Anglo was fined $137,500 in 2016 by the Mackay Magistrates’ Court. The Magistrate found that the company’s “basic failures have cost the man his life”.

The fine represents the cost of two hours of the mine’s operation.

The Queensland Mines Inspectorate previously found 21 breaches of regulations by the mine. The regulator released a report into the fatality late last week which makes recommendations for safety improvements at the mine – four years after the event.

Queensland District Branch President Stephen Smyth said the union expected much more from the Queensland Government than belated safety recommendations.

“Nothing that has occurred since this fatality has delivered the justice that Paul McGuire and his family are entitled to and deserve,” Stephen Smyth said.

“This report changes nothing.

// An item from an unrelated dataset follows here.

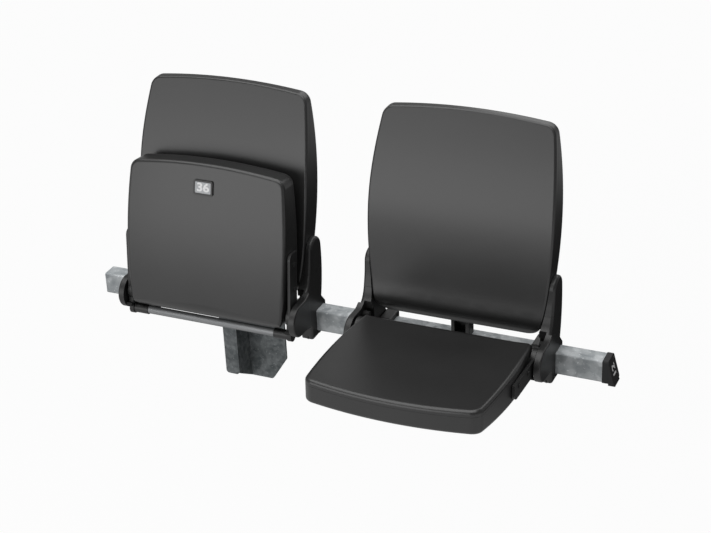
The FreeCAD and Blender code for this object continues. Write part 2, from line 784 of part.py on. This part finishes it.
def belly_z(y):
    return belly().Center.z - belly().Radius * math.cos(belly_lean(y))


def dished(view):
    # Sweeps a side view about a far line above the pan, so that it rises towards both sides.
    face = Part.Face(side_wire(view))
    face.rotate(V(0, 0, pan_dish_radius), V(0, 1, 0), -dish_angle)
    return face.revolve(V(0, 0, pan_dish_radius), V(0, 1, 0), 2 * dish_angle)


def dish_rise(x):
    return pan_dish_radius - math.sqrt(pan_dish_radius ** 2 - x ** 2)


def pan_form(inset):
    ends = [(y, belly_z(y) + inset) for y in (-pan_length() - 2 * pan_bow, pan_mid_y, pan_bow)]
    view = [("arc", ends), ("line", [ends[2], (ends[2][0], -inset), (ends[0][0], -inset), ends[0]])]
    return pan_plan(inset).common(dished(view))


def lies_on_top(edge):
    middle = edge.valueAt((edge.FirstParameter + edge.LastParameter) / 2)
    return abs(middle.z - dish_rise(middle.x)) < 0.5


def lies_on_belly(edge):
    middle = edge.valueAt((edge.FirstParameter + edge.LastParameter) / 2)
    return abs(middle.z - belly_z(middle.y) - dish_rise(middle.x)) < 1.5


def outside_rolls(inset):
    # What the two large rolls take off the pan's rear edge, above and below.
    cutters = []
    for radius, z, towards in ((pan_top_roll, -pan_top_roll, 1),
                               (pan_low_roll, -pan_rear_thickness + pan_low_roll, -1)):
        corner = box(-far, far, -radius, far, min(z, z + towards * far), max(z, z + towards * far))
        cutters.append(corner.cut(rod_x(-far, far, -radius, z, radius - inset)))
    return cutters


def pan_placed(shape):
    # Tilts the pan up towards its front and puts it at its place in front of the beam.
    moved = shape.copy()
    moved.rotate(V(0, 0, 0), V(-1, 0, 0), pan_tilt)
    rear_z = pan_front_top_z - (pan_rear_y - pan_front_y) * math.tan(math.radians(pan_tilt))
    moved.translate(V(0, pan_rear_y, rear_z))
    return moved


def pan_band(z0, z1):
    return dished([("line", [(-far, z0), (far, z0), (far, z1), (-far, z1), (-far, z0)])])


def pan_pieces():
    outer = pan_form(0)
    outer = fillet_where(outer, pan_top_round, lies_on_top)
    outer = fillet_where(outer, pan_low_round, lies_on_belly).cut(outside_rolls(0))
    inner = pan_form(pan_wall).cut(outside_rolls(pan_wall))
    upper = pan_band(-pan_parting, pan_parting)
    lower = pan_band(-2 * pan_rear_thickness, -pan_parting - parting_gap)
    panel = pan_placed(outer.common(upper).cut(inner))
    shell = pan_placed(outer.common(lower).cut(inner))
    whole = pan_placed(outer.common(lower))
    for step in pan_screw_steps():
        y, z = strip_point(step)
        boss = rod_x(pan_screw_tip, pan_half_mid, y, z, pan_screw_boss).common(whole)
        hole = rod_x(pan_screw_tip, hinge_outer, y, z, pan_screw_radius)
        shell = shell.fuse([boss, mirrored(boss)]).cut([hole, mirrored(hole)])
    return panel, shell


def make_pan_screws():
    screws = []
    for step in pan_screw_steps():
        y, z = strip_point(step)
        shank = rod_x(pan_screw_tip, hinge_outer, y, z, pan_screw_radius)
        head = rod_x(hinge_outer, hinge_outer + pan_screw_head_height, y, z, pan_screw_head)
        screw = shank.fuse(head).removeSplitter()
        screws += [screw, mirrored(screw)]
    return Part.makeCompound(screws)


def plate_body(width, height, depth, radius):
    # A flat plate with round corners whose back lies at zero and whose face looks down.
    plate_box = box(-width / 2, width / 2, -height / 2, height / 2, -depth, 0)
    return fillet_where(plate_box, radius, lambda e: abs(e.BoundBox.ZLength - depth) < 0.001)


def on_underside(shape):
    # Puts a plate on the pan's underside, near its front edge, in the placed pan's frame.
    y = -pan_length() - pan_bow + holder_from_front
    moved = shape.copy()
    moved.rotate(V(0, 0, 0), V(1, 0, 0), math.degrees(belly_lean(y)))
    moved.translate(V(0, y, belly_z(y)))
    return pan_placed(moved)


def number_pieces():
    seat = number_recess - holder_depth
    recess = plate_body(number_width, number_height, number_recess, number_corner)
    recess.translate(V(0, 0, seat))
    holder = plate_body(holder_width, holder_height, holder_depth, holder_corner).cut(recess)
    number = plate_body(number_width, number_height, number_depth, number_corner)
    number.translate(V(0, 0, seat))
    return on_underside(holder), on_underside(number)


def both_sides(shapes):
    return Part.makeCompound(shapes + [mirrored(shape) for shape in shapes])


def export_seat(prefix, centre, folded):
    whole = arm_whole()
    for name, shape in (("arm", make_arm(whole)), ("arm_cover", make_cover(whole)),
                        ("clamp_jaw", make_jaw())):
        export("%s_right_%s" % (prefix, name), shape, centre)
        export("%s_left_%s" % (prefix, name), mirrored(shape), centre)
    panel, shell = back_pieces()
    fixed = {"clamp_screws": both_sides([make_clamp_screw()]),
             "clamp_nuts": both_sides([make_clamp_nut()]),
             "pivot_pins": both_sides([make_pivot_pin()]),
             "stop_buffers": both_sides(make_buffers()),
             "back_panel": panel,
             "back_shell": shell,
             "back_screws": make_back_screws(),
             "back_block": make_block()}
    for name, shape in fixed.items():
        export("%s_%s" % (prefix, name), shape, centre)
    top, under = pan_pieces()
    holder, number = number_pieces()
    hinge = make_hinge_arm()
    moving = {"pan_top": top,
              "pan_underside": under,
              "right_hinge_arm": hinge,
              "left_hinge_arm": mirrored(hinge),
              "hinge_bushes": both_sides([make_bush()]),
              "cross_tube": make_cross_tube(),
              "pan_screws": make_pan_screws(),
              "number_holder": holder,
              "number_plate": number}
    for name, shape in moving.items():
        if folded:
            shape.rotate(V(0, pivot_y, pivot_z), V(-1, 0, 0), fold_angle)
        export("%s_%s" % (prefix, name), shape, centre)


export("beam", beam())
export("end_cap", end_cap())
export("riser_bracket", riser_bracket())
export("beam_ubolts", beam_ubolts())
export("ubolt_nuts", ubolt_nuts())
export_seat("left_seat", 0.0, True)
export_seat("right_seat", seat_pitch, False)
for name, shape in exported.items():
    print("%-28s valid %s solids %d volume %.0f" % (name, shape.isValid(), len(shape.Solids), shape.Volume))
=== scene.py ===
import math

import bpy
from mathutils import Matrix, Vector


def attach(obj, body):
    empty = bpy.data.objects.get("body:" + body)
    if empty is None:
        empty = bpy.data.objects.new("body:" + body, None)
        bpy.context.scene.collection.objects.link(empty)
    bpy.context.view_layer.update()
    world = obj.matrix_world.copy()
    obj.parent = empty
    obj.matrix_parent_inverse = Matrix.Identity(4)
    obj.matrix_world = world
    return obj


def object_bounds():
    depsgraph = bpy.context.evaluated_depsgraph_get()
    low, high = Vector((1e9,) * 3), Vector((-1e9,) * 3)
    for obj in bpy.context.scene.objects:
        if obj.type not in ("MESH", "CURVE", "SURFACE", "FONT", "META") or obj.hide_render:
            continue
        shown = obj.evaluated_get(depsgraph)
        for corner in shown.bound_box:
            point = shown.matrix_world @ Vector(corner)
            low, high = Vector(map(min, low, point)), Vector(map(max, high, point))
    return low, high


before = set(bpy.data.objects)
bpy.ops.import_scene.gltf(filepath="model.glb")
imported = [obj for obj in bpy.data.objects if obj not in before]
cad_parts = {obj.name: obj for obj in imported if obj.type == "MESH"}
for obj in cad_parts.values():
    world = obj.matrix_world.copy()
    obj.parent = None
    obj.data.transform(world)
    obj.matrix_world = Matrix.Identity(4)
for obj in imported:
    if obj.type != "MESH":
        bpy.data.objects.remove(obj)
cad_low, cad_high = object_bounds()


# Beam and riser bracket. Rectangular steel tube and welded plate, dipped in hot zinc after
# they are cut, so they show soft crystals and pale specks. Their edges are painted paler,
# partly as rubbed zinc and partly as a painted highlight along the edges. The bracket
# carries the beam on the wall.
def shader_group(name, inputs, outputs):
    tree = bpy.data.node_groups.new(name, "ShaderNodeTree")
    for label, value in inputs.items():
        socket = tree.interface.new_socket(label, in_out="INPUT", socket_type="NodeSocketFloat")
        socket.default_value = value
    for label in outputs:
        tree.interface.new_socket(label, in_out="OUTPUT", socket_type="NodeSocketFloat")
    return tree, tree.nodes.new("NodeGroupInput"), tree.nodes.new("NodeGroupOutput")


def add_node(tree, kind, values=None, **settings):
    node = tree.nodes.new(kind)
    for name, value in settings.items():
        setattr(node, name, value)
    for name, value in (values or {}).items():
        node.inputs[name].default_value = value
    return node


def math_node(tree, operation, first, second):
    node = add_node(tree, "ShaderNodeMath", operation=operation)
    for index, value in enumerate((first, second)):
        if isinstance(value, bpy.types.NodeSocket):
            tree.links.new(value, node.inputs[index])
        else:
            node.inputs[index].default_value = value
    return node.outputs[0]


def per_metre(tree, size_mm):
    # A pattern's scale in repeats per metre from the size of one repeat in millimetres.
    return math_node(tree, "DIVIDE", 1000.0, size_mm)


def colour_ramp(tree, source, stops):
    ramp = add_node(tree, "ShaderNodeValToRGB")
    elements = ramp.color_ramp.elements
    while len(elements) < len(stops):
        elements.new(0.5)
    for element, (place, colour) in zip(elements, stops):
        element.position = place
        element.color = (*colour, 1.0)
    tree.links.new(source, ramp.inputs["Fac"])
    return ramp.outputs["Color"]


def start_material(name, roughness, metallic=0.0, specular=0.5):
    material = bpy.data.materials.new(name)
    material.use_nodes = True
    surface = material.node_tree.nodes["Principled BSDF"]
    surface.inputs["Roughness"].default_value = roughness
    surface.inputs["Metallic"].default_value = metallic
    surface.inputs["Specular IOR Level"].default_value = specular
    return material, material.node_tree, surface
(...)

The regulator seems incapable of making the company accountable in any way, shape or form.

“Despite 21 instances of breaches of law at the mine at the time of the fatality, the only consequences are a paltry fine, and recommendations that are four years too late.

“Simply fining companies over deaths at work is an insult to the families of those killed, and it means nothing to companies making billions in profits from Australian mining.

“It is only the threat of criminal prosecutions that will force mining companies to take people’s lives and safety seriously.

“Political pressure from mining industry lobby groups with deep pockets succeeded in exempting the entire resources industry from industrial manslaughter laws introduced by the Queensland Government last year.

“When the vested interests of hugely profitable multinational corporations have been put before the very basic rights of people to be safe at work, we know that the rules are well and truly broken.

“Why should the mining industry be exempt from being held accountable for serious safety breaches? Miners’ lives should be worth the same as any other workers’.”